## Start Records provided

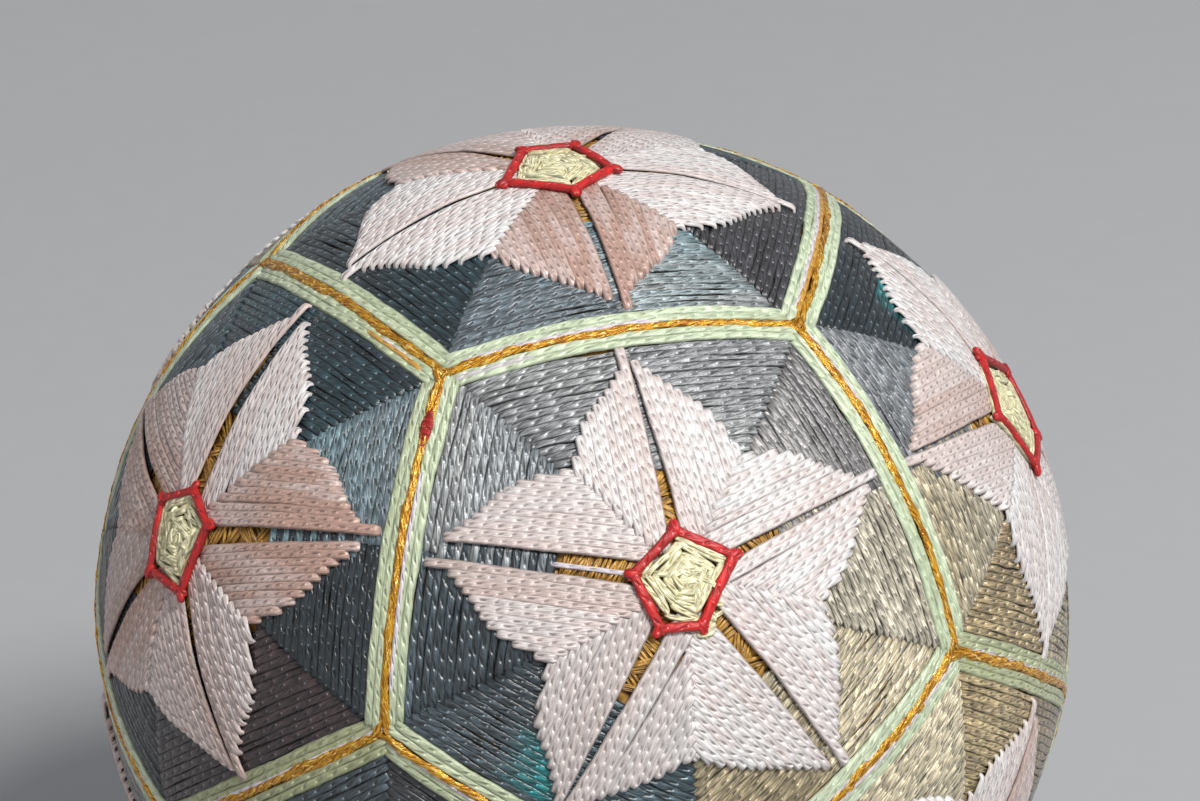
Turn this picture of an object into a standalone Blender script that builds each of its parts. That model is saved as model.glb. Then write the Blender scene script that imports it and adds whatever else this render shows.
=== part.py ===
"""Temari ball: a wound thread ball with a stitched flower on each of its twelve pentagons.

Metres, +Z up. The origin is the centre of the flat spot that the ball rests on, and +Z runs
along the axis of the top flower. One of the five flowers round it faces -Y. The ball is one
solid of its wound form. Its outer surface carries the main relief of the stitching: the raised
flowers, the lower field between them, the bands along the pentagons' edges and the centre pads.
"""

import math

import bmesh
import bpy
from mathutils import Matrix, Vector

OBJECT_NAME = "temari_ball"
NODE_NAME = "wound_ball"

# Driving dimensions.
BALL_DIAMETER = 0.100  # over the bands that run along the pentagons' edges
FLAT_SPOT_RADIUS = 0.0085  # the settled patch under the bottom flower

# Height of each kind of stitching, from the bands' surface outward.
FIELD_HEIGHT = -0.0005  # rows of thread between a flower and its bands
FLOWER_HEIGHT = 0.0002  # petals, which lie over the field's innermost rows
CENTRE_HEIGHT = 0.0005  # pad in the middle of a flower

# The pattern, as angles at the ball's centre.
CENTRE_REACH = math.radians(6.0)  # flower's middle to the pad's rim
NOTCH_REACH = math.radians(17.5)  # flower's middle to the notch between two petals
TIP_REACH = math.radians(28.5)  # flower's middle to a petal's tip
BAND_REACH = math.radians(2.5)  # pentagon's edge to the inner rim of its band
RELIEF_BLEND = math.radians(1.6)  # width of the slope between two heights

PETALS = 5
ICOSPHERE_LEVEL = 5
FLOWER_TURN = math.radians(-18.0)  # turns the ring of flowers so that one faces -Y
MERGE_DISTANCE = 0.0001


def flower_axes():
    """The twelve directions from the ball's centre to the middles of the flowers."""
    tilt = math.atan(2.0)  # angle between two neighbouring five-fold axes
    axes = [Vector((0.0, 0.0, 1.0)), Vector((0.0, 0.0, -1.0))]
    for step in range(PETALS):
        turn = FLOWER_TURN + step * math.tau / PETALS
        ring = Vector((math.sin(tilt) * math.cos(turn), math.sin(tilt) * math.sin(turn), math.cos(tilt)))
        axes += [ring, -ring]
    return axes


def step_down(value, edge, width):
    """1 below the edge and 0 above it, with a smooth slope of this width between."""
    share = min(max((value - edge) / width + 0.5, 0.0), 1.0)
    return 1.0 - share * share * (3.0 - 2.0 * share)


def petal_reach(turn):
    """How far the flower's outline lies from its middle, at this turn from a petal's tip."""
    half_step = math.pi / PETALS
    turn = abs((turn + half_step) % (2.0 * half_step) - half_step)
    tip = Vector((TIP_REACH, 0.0))
    notch = Vector((NOTCH_REACH * math.cos(half_step), NOTCH_REACH * math.sin(half_step)))
    side = notch - tip
    return tip.cross(side) / (math.cos(turn) * side.y - math.sin(turn) * side.x)


def stitched_radius(direction, axes):
    """The ball's radius over its stitching, in this direction from its centre."""
    near, neighbour = sorted(axes, key=direction.dot, reverse=True)[:2]
    from_middle = direction.angle(near)
    along = (neighbour - near * neighbour.dot(near)).normalized()
    outward = direction - near * direction.dot(near)
    turn = outward.angle(along, 0.0) if outward.length > MERGE_DISTANCE else 0.0
    from_edge = math.asin((near - neighbour).normalized().dot(direction))

    band = step_down(from_edge, BAND_REACH, RELIEF_BLEND)
    flower = step_down(from_middle, petal_reach(turn), RELIEF_BLEND)
    centre = step_down(from_middle, CENTRE_REACH, RELIEF_BLEND)
    height = FIELD_HEIGHT * (1.0 - band)
    height += (FLOWER_HEIGHT - height) * flower
    height += (CENTRE_HEIGHT - height) * centre
    return BALL_DIAMETER / 2.0 + height


def thread_material():
    """Matt to satin cotton thread in the cool grey that the stitched field has overall."""
    material = bpy.data.materials.new("stitched_thread")
    material.use_nodes = True
    shader = material.node_tree.nodes["Principled BSDF"]
    shader.inputs["Base Color"].default_value = (0.32, 0.33, 0.34, 1.0)
    shader.inputs["Roughness"].default_value = 0.6
    shader.inputs["Metallic"].default_value = 0.0
    return material


def wound_ball(collection):
    """One closed solid: an icosphere with the stitching's relief, cut flat where it rests."""
    shape = bmesh.new()
    bmesh.ops.create_icosphere(shape, subdivisions=ICOSPHERE_LEVEL, radius=1.0)
    bmesh.ops.rotate(shape, cent=(0.0, 0.0, 0.0), matrix=Matrix.Rotation(FLOWER_TURN, 3, "Z"), verts=shape.verts)

    axes = flower_axes()
    for vertex in shape.verts:
        direction = vertex.co.normalized()
        vertex.co = direction * stitched_radius(direction, axes)

    flower_radius = BALL_DIAMETER / 2.0 + FLOWER_HEIGHT
    middle_height = math.sqrt(flower_radius**2 - FLAT_SPOT_RADIUS**2)
    bmesh.ops.translate(shape, verts=shape.verts, vec=(0.0, 0.0, middle_height))
    everything = shape.verts[:] + shape.edges[:] + shape.faces[:]
    bmesh.ops.bisect_plane(
        shape, geom=everything, dist=MERGE_DISTANCE, plane_co=(0, 0, 0), plane_no=(0, 0, -1), clear_outer=True
    )
    for face in shape.faces:
        face.smooth = True
    rim = [edge for edge in shape.edges if edge.is_boundary]
    bmesh.ops.edgeloop_fill(shape, edges=rim)
    bmesh.ops.recalc_face_normals(shape, faces=shape.faces)

    mesh = bpy.data.meshes.new(NODE_NAME)
    shape.to_mesh(mesh)
    shape.free()
    mesh.materials.append(thread_material())
    ball = bpy.data.objects.new(NODE_NAME, mesh)
    collection.objects.link(ball)
    return ball


def main():
    for old in list(bpy.data.objects):
        bpy.data.objects.remove(old)
    collection = bpy.data.collections.new(OBJECT_NAME)
    bpy.context.scene.collection.children.link(collection)
    wound_ball(collection)


main()
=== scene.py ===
"""Looks of the temari ball: every stitched thread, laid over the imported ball.

The ball carries twelve pentagons, each with a five-petalled flower. Threads under tension lie along
great circles, so each pentagon is laid out on a flat sheet that touches the ball at the flower's
middle: there a great circle is a straight line, and a place is tan(angle from the middle).
Lengths are in metres and angles in radians. Dyes are given as sRGB from 0 to 255, and the shades
inside materials, lights and the world as scene-linear from 0 to 1.
"""

import math
from collections import namedtuple

import bpy
import numpy as np
from mathutils import Matrix, Vector


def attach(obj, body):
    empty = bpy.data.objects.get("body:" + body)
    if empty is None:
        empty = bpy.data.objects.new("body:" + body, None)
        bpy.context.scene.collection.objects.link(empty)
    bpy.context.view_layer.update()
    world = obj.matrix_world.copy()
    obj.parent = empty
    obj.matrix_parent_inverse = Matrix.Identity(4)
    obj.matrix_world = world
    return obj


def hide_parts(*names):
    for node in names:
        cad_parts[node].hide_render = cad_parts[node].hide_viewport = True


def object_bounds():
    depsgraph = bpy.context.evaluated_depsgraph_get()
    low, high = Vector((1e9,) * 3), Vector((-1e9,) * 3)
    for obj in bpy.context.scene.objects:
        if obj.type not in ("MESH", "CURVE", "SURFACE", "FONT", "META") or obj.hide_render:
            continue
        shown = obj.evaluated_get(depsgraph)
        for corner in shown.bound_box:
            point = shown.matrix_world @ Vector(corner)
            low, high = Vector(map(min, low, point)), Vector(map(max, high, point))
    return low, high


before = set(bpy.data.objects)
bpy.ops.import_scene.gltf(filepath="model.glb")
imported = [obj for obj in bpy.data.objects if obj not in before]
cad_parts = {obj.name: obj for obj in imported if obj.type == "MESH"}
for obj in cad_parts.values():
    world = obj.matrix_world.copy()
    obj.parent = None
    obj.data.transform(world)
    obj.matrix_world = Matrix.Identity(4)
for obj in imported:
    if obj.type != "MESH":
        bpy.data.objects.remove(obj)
cad_low, cad_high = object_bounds()

SEED = 20
BODY = "root"
MM = 0.001

# The ball, from its centre outward.
CAD_TOP_RADIUS = 0.0505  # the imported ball's radius over the top flower's centre pad
CENTRE = np.array([0.0, 0.0, cad_high.z - CAD_TOP_RADIUS])
WRAP_RADIUS = 0.0491
FIELD_RADIUS = 0.04938  # radii are those of the threads' middles
BAND_RADIUS = 0.04960
GOLD_RADIUS = 0.04974
PETAL_RADIUS = 0.04992
PETAL_SINK = 0.00028  # how much lower petals lie near the ring, where no field lies under them
RING_RADIUS = 0.05026
CENTRE_RADIUS = 0.04990
FLOOR_SOFTNESS = 0.00015  # height over which threads round off into the flat spot
FLOOR_REACH = 20.0 * FLOOR_SOFTNESS  # nothing above this height is moved

# The pattern, as angles at the ball's centre.
TILT = math.atan(2.0)  # between two neighbouring flowers
PETALS = 5
PETAL_STEP = math.tau / PETALS
HALF_STEP = PETAL_STEP / 2.0
EDGE_REACH = TILT / 2.0  # flower's middle to the middle of a pentagon's edge
FIRST_ROW = math.radians(28.85)
ROW_PITCH = math.radians(0.96)
FIELD_ROWS = 16
BAND_ROWS = (math.radians(30.80), math.radians(29.86))
NOTCH_REACH = math.radians(17.5)
TIP_REACH = math.radians(28.4)
PETAL_PITCH = math.radians(0.88)
PETAL_START = math.tan(math.radians(3.9))  # along a petal's axis, where its innermost threads start
PETAL_SLACK = 0.30  # degrees added to a petal's gap at either end, for the half width of its threads
BULGE_SHAPE = 2.6  # where along a petal's outline it bulges most
LONGEST_EXTRA = 0.040  # how far the longest thread of a petal runs past its tip, on the sheet
NOTCH_MARGIN = 0.985  # threads past this share of the way to the notch are left out
ROW_UNDERLAP = 0.07  # how far a row runs under its petal, as a share of half a side
LAST_SHARE = 0.93  # rows that show for less than the rest of this share are left out

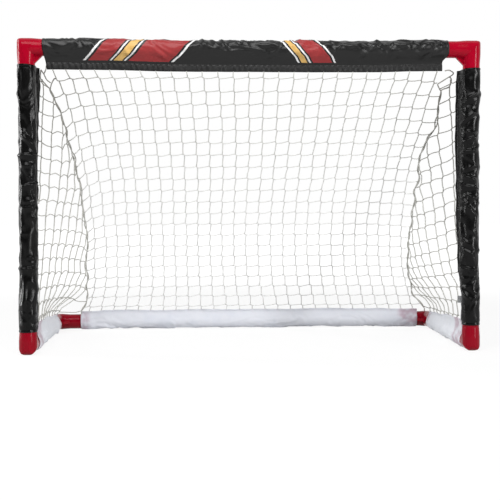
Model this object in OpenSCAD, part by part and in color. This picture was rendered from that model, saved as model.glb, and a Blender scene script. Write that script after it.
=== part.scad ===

## End Records provided

**Problem requirements**
Using the entries above, extract exactly the span from the line with "ball = bpy.data.objects.new(NODE_NAME, mesh)" to the line with "return low, high", both lines included; leave out everything else.

**Finished exercise**
    ball = bpy.data.objects.new(NODE_NAME, mesh)
    collection.objects.link(ball)
    return ball


def main():
    for old in list(bpy.data.objects):
        bpy.data.objects.remove(old)
    collection = bpy.data.collections.new(OBJECT_NAME)
    bpy.context.scene.collection.children.link(collection)
    wound_ball(collection)


main()
=== scene.py ===
"""Looks of the temari ball: every stitched thread, laid over the imported ball.

The ball carries twelve pentagons, each with a five-petalled flower. Threads under tension lie along
great circles, so each pentagon is laid out on a flat sheet that touches the ball at the flower's
middle: there a great circle is a straight line, and a place is tan(angle from the middle).
Lengths are in metres and angles in radians. Dyes are given as sRGB from 0 to 255, and the shades
inside materials, lights and the world as scene-linear from 0 to 1.
"""

import math
from collections import namedtuple

import bpy
import numpy as np
from mathutils import Matrix, Vector


def attach(obj, body):
    empty = bpy.data.objects.get("body:" + body)
    if empty is None:
        empty = bpy.data.objects.new("body:" + body, None)
        bpy.context.scene.collection.objects.link(empty)
    bpy.context.view_layer.update()
    world = obj.matrix_world.copy()
    obj.parent = empty
    obj.matrix_parent_inverse = Matrix.Identity(4)
    obj.matrix_world = world
    return obj


def hide_parts(*names):
    for node in names:
        cad_parts[node].hide_render = cad_parts[node].hide_viewport = True


def object_bounds():
    depsgraph = bpy.context.evaluated_depsgraph_get()
    low, high = Vector((1e9,) * 3), Vector((-1e9,) * 3)
    for obj in bpy.context.scene.objects:
        if obj.type not in ("MESH", "CURVE", "SURFACE", "FONT", "META") or obj.hide_render:
            continue
        shown = obj.evaluated_get(depsgraph)
        for corner in shown.bound_box:
            point = shown.matrix_world @ Vector(corner)
            low, high = Vector(map(min, low, point)), Vector(map(max, high, point))
    return low, high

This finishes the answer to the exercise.